TASK DESCRIPTION. Each record must be reproduced exactly as it is shown.

ROWS.

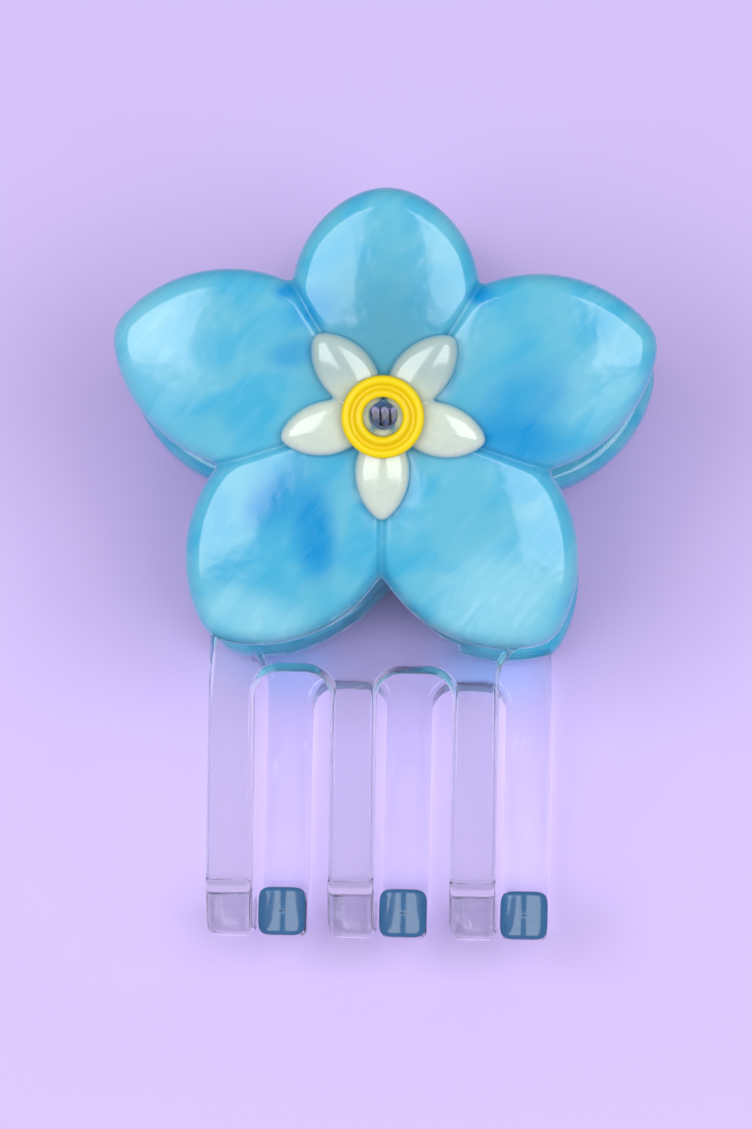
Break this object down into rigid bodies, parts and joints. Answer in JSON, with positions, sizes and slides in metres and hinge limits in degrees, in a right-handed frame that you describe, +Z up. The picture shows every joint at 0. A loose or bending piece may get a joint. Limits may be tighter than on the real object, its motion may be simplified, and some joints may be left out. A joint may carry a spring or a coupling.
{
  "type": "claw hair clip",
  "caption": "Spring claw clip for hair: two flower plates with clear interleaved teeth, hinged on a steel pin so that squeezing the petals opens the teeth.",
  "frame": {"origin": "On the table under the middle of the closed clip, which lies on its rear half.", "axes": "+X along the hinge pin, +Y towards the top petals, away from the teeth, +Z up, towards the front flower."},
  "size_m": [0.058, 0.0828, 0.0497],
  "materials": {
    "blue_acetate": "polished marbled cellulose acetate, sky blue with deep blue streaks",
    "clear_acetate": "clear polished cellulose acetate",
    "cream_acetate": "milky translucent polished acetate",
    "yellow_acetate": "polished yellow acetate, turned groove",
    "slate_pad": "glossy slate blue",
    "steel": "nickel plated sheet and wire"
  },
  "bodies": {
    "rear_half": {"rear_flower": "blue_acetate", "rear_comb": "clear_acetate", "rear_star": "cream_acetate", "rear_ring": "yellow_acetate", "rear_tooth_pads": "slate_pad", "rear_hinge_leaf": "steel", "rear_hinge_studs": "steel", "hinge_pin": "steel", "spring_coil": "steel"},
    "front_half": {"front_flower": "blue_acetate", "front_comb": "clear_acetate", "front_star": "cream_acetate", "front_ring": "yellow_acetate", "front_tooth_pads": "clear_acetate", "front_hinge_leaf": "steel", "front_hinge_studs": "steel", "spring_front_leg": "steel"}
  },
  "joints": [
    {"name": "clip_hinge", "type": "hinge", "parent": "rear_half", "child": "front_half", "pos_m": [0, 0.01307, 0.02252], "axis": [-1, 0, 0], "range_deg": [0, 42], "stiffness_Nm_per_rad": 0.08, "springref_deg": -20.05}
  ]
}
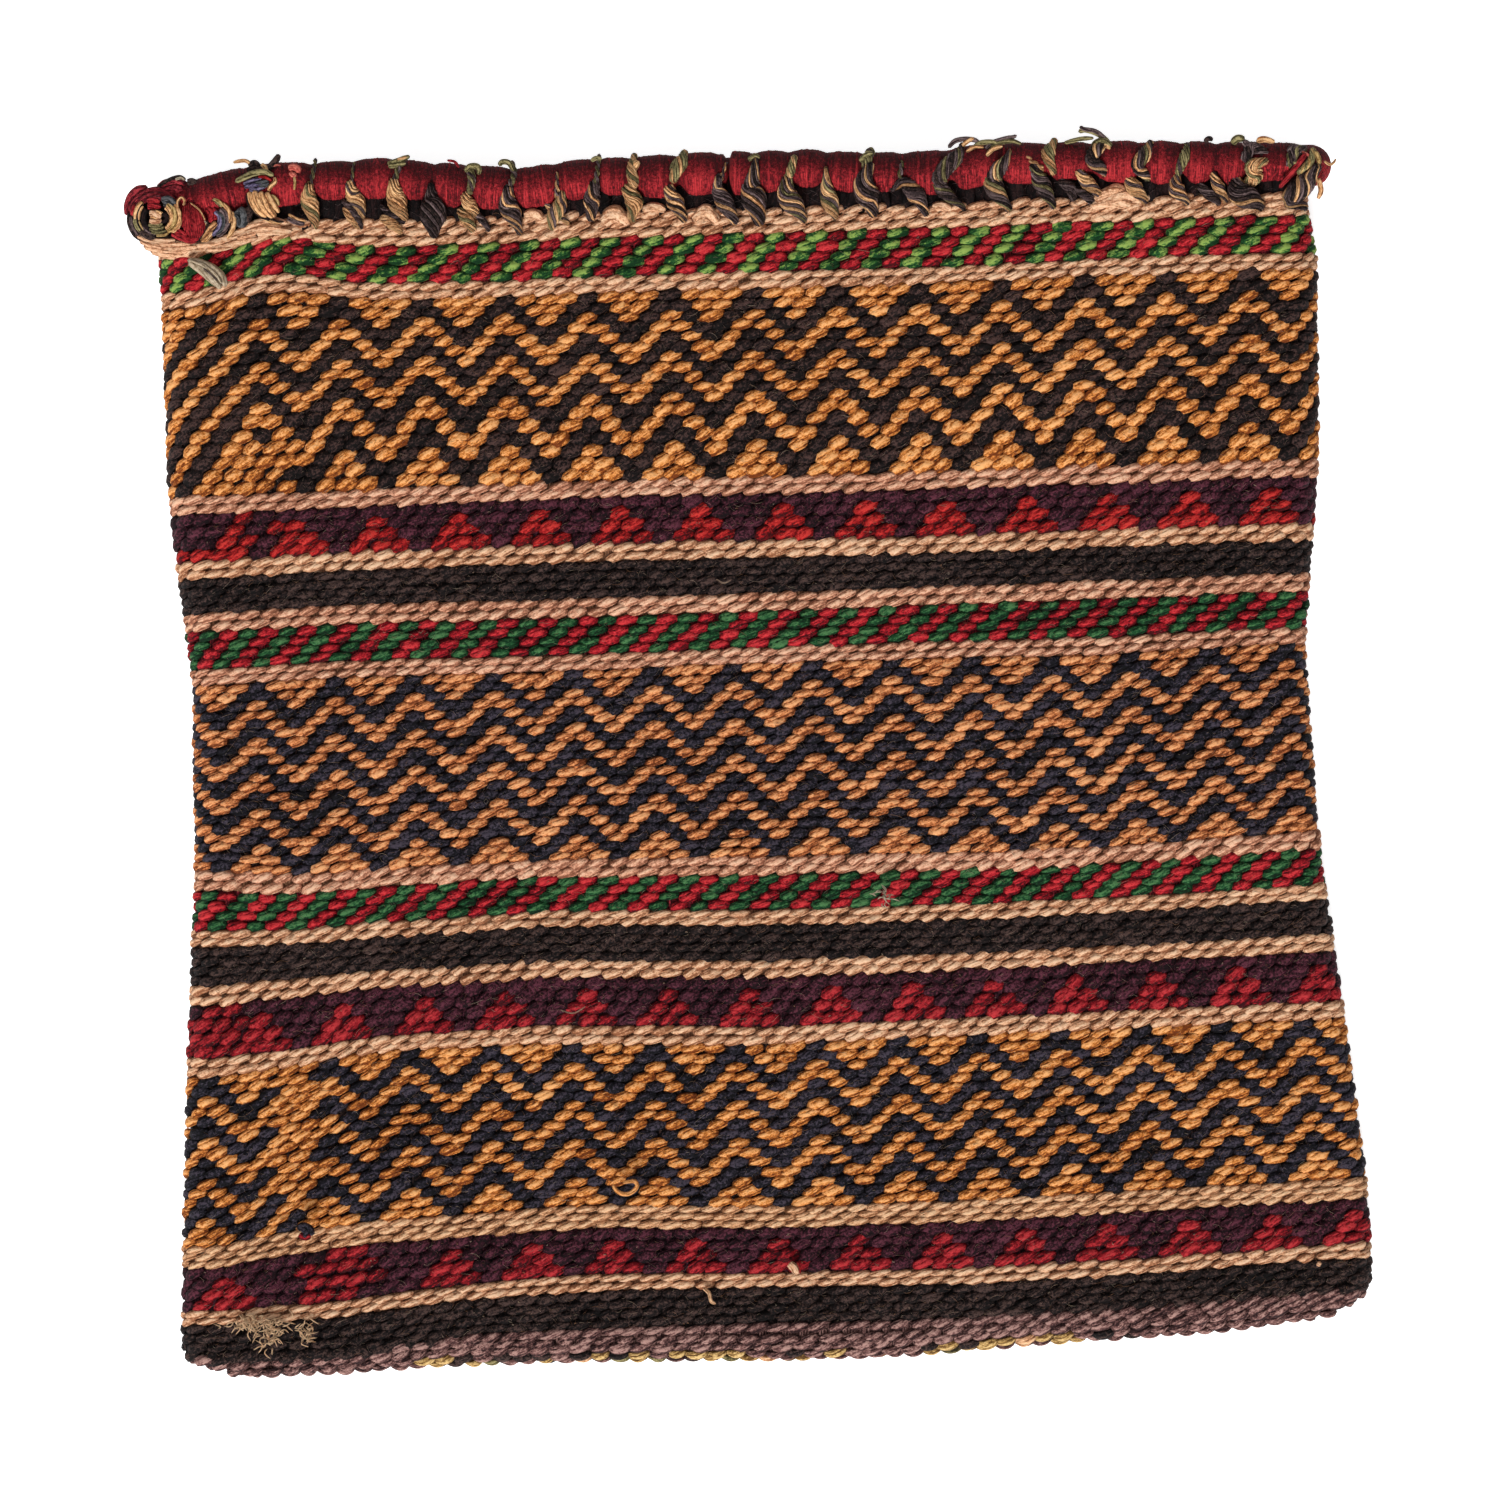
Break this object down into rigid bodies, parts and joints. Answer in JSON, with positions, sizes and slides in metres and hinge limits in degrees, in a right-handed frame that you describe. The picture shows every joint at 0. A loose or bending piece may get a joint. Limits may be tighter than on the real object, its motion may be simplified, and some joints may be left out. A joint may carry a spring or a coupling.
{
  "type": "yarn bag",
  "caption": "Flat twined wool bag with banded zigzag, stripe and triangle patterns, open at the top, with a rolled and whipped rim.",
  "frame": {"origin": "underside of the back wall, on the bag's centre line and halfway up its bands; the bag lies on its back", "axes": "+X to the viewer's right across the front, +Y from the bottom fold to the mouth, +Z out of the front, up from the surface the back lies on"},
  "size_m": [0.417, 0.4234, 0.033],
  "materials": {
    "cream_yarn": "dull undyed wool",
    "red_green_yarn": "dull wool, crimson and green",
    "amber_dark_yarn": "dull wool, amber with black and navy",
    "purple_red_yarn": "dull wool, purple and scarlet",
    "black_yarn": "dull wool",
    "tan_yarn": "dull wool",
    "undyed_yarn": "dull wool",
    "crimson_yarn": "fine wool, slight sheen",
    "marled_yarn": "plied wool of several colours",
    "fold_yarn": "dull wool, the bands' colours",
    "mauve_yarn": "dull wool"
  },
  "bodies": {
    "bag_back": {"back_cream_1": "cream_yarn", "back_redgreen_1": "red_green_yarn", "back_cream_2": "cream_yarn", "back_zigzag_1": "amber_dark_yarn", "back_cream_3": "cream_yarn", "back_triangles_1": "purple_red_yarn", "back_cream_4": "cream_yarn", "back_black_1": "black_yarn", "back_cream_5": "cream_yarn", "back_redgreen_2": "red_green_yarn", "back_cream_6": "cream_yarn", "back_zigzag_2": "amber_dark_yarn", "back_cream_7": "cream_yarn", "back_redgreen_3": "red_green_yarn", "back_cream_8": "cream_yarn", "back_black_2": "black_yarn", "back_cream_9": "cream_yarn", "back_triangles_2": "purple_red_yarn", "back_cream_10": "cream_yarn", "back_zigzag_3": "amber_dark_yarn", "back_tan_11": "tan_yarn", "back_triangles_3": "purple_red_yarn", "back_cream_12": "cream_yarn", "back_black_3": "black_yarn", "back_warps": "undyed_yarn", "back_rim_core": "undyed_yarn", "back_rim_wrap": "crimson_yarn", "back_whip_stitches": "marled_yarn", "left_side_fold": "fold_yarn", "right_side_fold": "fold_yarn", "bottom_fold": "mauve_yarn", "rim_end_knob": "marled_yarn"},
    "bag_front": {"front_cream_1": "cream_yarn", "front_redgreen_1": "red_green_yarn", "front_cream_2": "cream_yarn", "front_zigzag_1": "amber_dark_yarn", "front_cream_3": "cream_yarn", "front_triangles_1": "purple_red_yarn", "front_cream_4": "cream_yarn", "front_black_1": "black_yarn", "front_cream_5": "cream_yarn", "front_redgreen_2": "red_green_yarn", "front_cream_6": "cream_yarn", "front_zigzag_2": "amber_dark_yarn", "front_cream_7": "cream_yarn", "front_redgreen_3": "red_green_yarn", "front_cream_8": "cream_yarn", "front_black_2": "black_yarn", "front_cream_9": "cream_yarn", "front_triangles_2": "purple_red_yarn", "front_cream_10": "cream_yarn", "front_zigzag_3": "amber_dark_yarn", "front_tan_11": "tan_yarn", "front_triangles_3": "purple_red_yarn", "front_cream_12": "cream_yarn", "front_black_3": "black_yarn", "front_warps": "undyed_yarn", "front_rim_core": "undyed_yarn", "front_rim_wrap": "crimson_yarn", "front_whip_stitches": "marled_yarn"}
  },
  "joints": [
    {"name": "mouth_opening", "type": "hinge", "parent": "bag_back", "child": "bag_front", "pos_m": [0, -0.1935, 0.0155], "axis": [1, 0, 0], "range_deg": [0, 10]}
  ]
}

TASK RESPONSE.
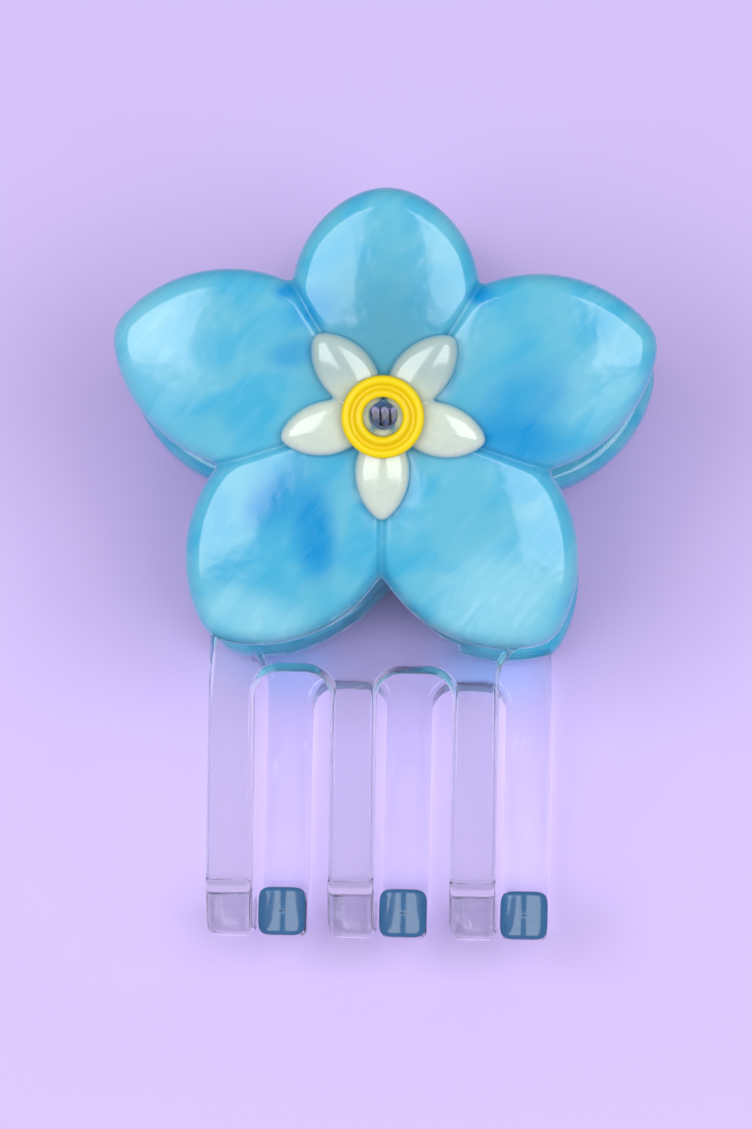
Break this object down into rigid bodies, parts and joints. Answer in JSON, with positions, sizes and slides in metres and hinge limits in degrees, in a right-handed frame that you describe, +Z up. The picture shows every joint at 0. A loose or bending piece may get a joint. Limits may be tighter than on the real object, its motion may be simplified, and some joints may be left out. A joint may carry a spring or a coupling.
{
  "type": "claw hair clip",
  "caption": "Spring claw clip for hair: two flower plates with clear interleaved teeth, hinged on a steel pin so that squeezing the petals opens the teeth.",
  "frame": {"origin": "On the table under the middle of the closed clip, which lies on its rear half.", "axes": "+X along the hinge pin, +Y towards the top petals, away from the teeth, +Z up, towards the front flower."},
  "size_m": [0.058, 0.0828, 0.0497],
  "materials": {
    "blue_acetate": "polished marbled cellulose acetate, sky blue with deep blue streaks",
    "clear_acetate": "clear polished cellulose acetate",
    "cream_acetate": "milky translucent polished acetate",
    "yellow_acetate": "polished yellow acetate, turned groove",
    "slate_pad": "glossy slate blue",
    "steel": "nickel plated sheet and wire"
  },
  "bodies": {
    "rear_half": {"rear_flower": "blue_acetate", "rear_comb": "clear_acetate", "rear_star": "cream_acetate", "rear_ring": "yellow_acetate", "rear_tooth_pads": "slate_pad", "rear_hinge_leaf": "steel", "rear_hinge_studs": "steel", "hinge_pin": "steel", "spring_coil": "steel"},
    "front_half": {"front_flower": "blue_acetate", "front_comb": "clear_acetate", "front_star": "cream_acetate", "front_ring": "yellow_acetate", "front_tooth_pads": "clear_acetate", "front_hinge_leaf": "steel", "front_hinge_studs": "steel", "spring_front_leg": "steel"}
  },
  "joints": [
    {"name": "clip_hinge", "type": "hinge", "parent": "rear_half", "child": "front_half", "pos_m": [0, 0.01307, 0.02252], "axis": [-1, 0, 0], "range_deg": [0, 42], "stiffness_Nm_per_rad": 0.08, "springref_deg": -20.05}
  ]
}
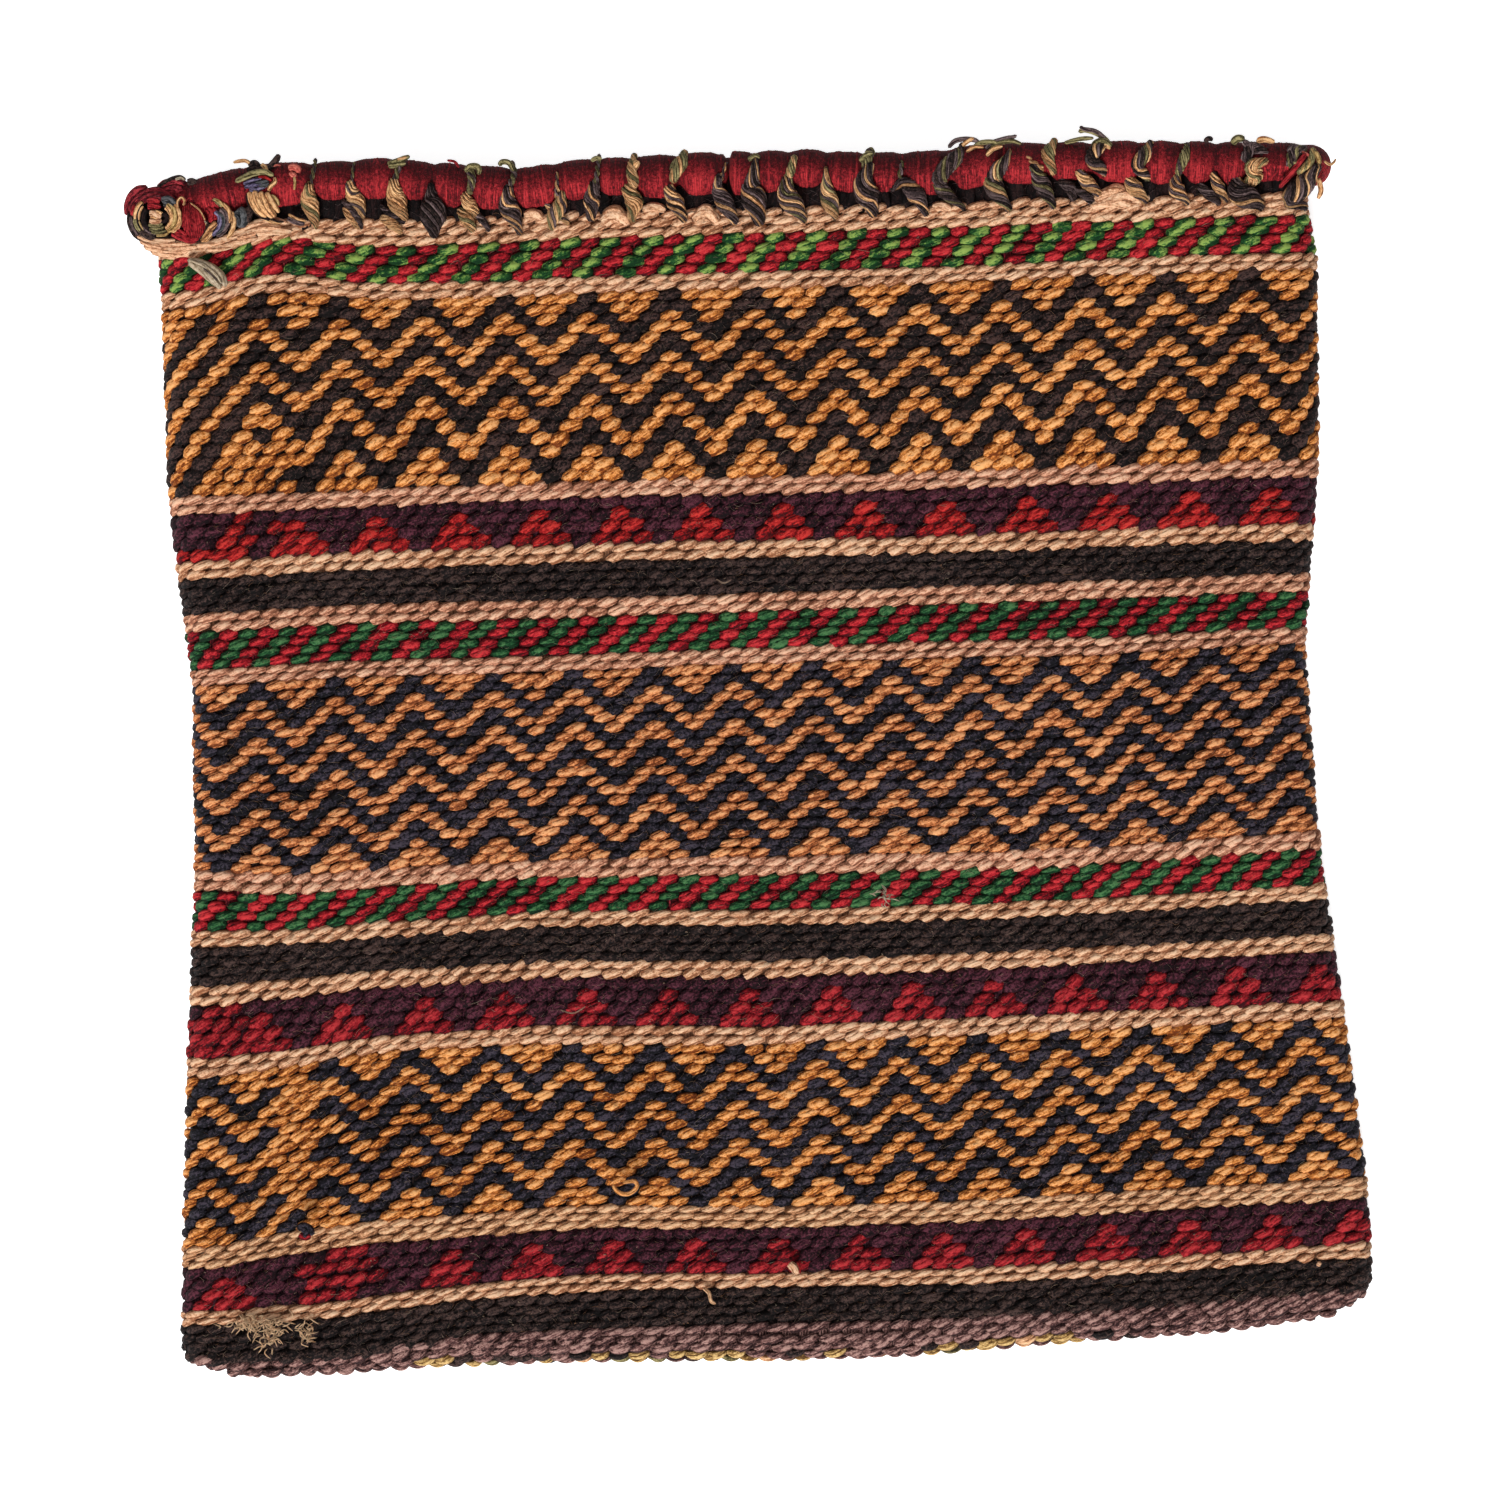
Break this object down into rigid bodies, parts and joints. Answer in JSON, with positions, sizes and slides in metres and hinge limits in degrees, in a right-handed frame that you describe. The picture shows every joint at 0. A loose or bending piece may get a joint. Limits may be tighter than on the real object, its motion may be simplified, and some joints may be left out. A joint may carry a spring or a coupling.
{
  "type": "yarn bag",
  "caption": "Flat twined wool bag with banded zigzag, stripe and triangle patterns, open at the top, with a rolled and whipped rim.",
  "frame": {"origin": "underside of the back wall, on the bag's centre line and halfway up its bands; the bag lies on its back", "axes": "+X to the viewer's right across the front, +Y from the bottom fold to the mouth, +Z out of the front, up from the surface the back lies on"},
  "size_m": [0.417, 0.4234, 0.033],
  "materials": {
    "cream_yarn": "dull undyed wool",
    "red_green_yarn": "dull wool, crimson and green",
    "amber_dark_yarn": "dull wool, amber with black and navy",
    "purple_red_yarn": "dull wool, purple and scarlet",
    "black_yarn": "dull wool",
    "tan_yarn": "dull wool",
    "undyed_yarn": "dull wool",
    "crimson_yarn": "fine wool, slight sheen",
    "marled_yarn": "plied wool of several colours",
    "fold_yarn": "dull wool, the bands' colours",
    "mauve_yarn": "dull wool"
  },
  "bodies": {
    "bag_back": {"back_cream_1": "cream_yarn", "back_redgreen_1": "red_green_yarn", "back_cream_2": "cream_yarn", "back_zigzag_1": "amber_dark_yarn", "back_cream_3": "cream_yarn", "back_triangles_1": "purple_red_yarn", "back_cream_4": "cream_yarn", "back_black_1": "black_yarn", "back_cream_5": "cream_yarn", "back_redgreen_2": "red_green_yarn", "back_cream_6": "cream_yarn", "back_zigzag_2": "amber_dark_yarn", "back_cream_7": "cream_yarn", "back_redgreen_3": "red_green_yarn", "back_cream_8": "cream_yarn", "back_black_2": "black_yarn", "back_cream_9": "cream_yarn", "back_triangles_2": "purple_red_yarn", "back_cream_10": "cream_yarn", "back_zigzag_3": "amber_dark_yarn", "back_tan_11": "tan_yarn", "back_triangles_3": "purple_red_yarn", "back_cream_12": "cream_yarn", "back_black_3": "black_yarn", "back_warps": "undyed_yarn", "back_rim_core": "undyed_yarn", "back_rim_wrap": "crimson_yarn", "back_whip_stitches": "marled_yarn", "left_side_fold": "fold_yarn", "right_side_fold": "fold_yarn", "bottom_fold": "mauve_yarn", "rim_end_knob": "marled_yarn"},
    "bag_front": {"front_cream_1": "cream_yarn", "front_redgreen_1": "red_green_yarn", "front_cream_2": "cream_yarn", "front_zigzag_1": "amber_dark_yarn", "front_cream_3": "cream_yarn", "front_triangles_1": "purple_red_yarn", "front_cream_4": "cream_yarn", "front_black_1": "black_yarn", "front_cream_5": "cream_yarn", "front_redgreen_2": "red_green_yarn", "front_cream_6": "cream_yarn", "front_zigzag_2": "amber_dark_yarn", "front_cream_7": "cream_yarn", "front_redgreen_3": "red_green_yarn", "front_cream_8": "cream_yarn", "front_black_2": "black_yarn", "front_cream_9": "cream_yarn", "front_triangles_2": "purple_red_yarn", "front_cream_10": "cream_yarn", "front_zigzag_3": "amber_dark_yarn", "front_tan_11": "tan_yarn", "front_triangles_3": "purple_red_yarn", "front_cream_12": "cream_yarn", "front_black_3": "black_yarn", "front_warps": "undyed_yarn", "front_rim_core": "undyed_yarn", "front_rim_wrap": "crimson_yarn", "front_whip_stitches": "marled_yarn"}
  },
  "joints": [
    {"name": "mouth_opening", "type": "hinge", "parent": "bag_back", "child": "bag_front", "pos_m": [0, -0.1935, 0.0155], "axis": [1, 0, 0], "range_deg": [0, 10]}
  ]
}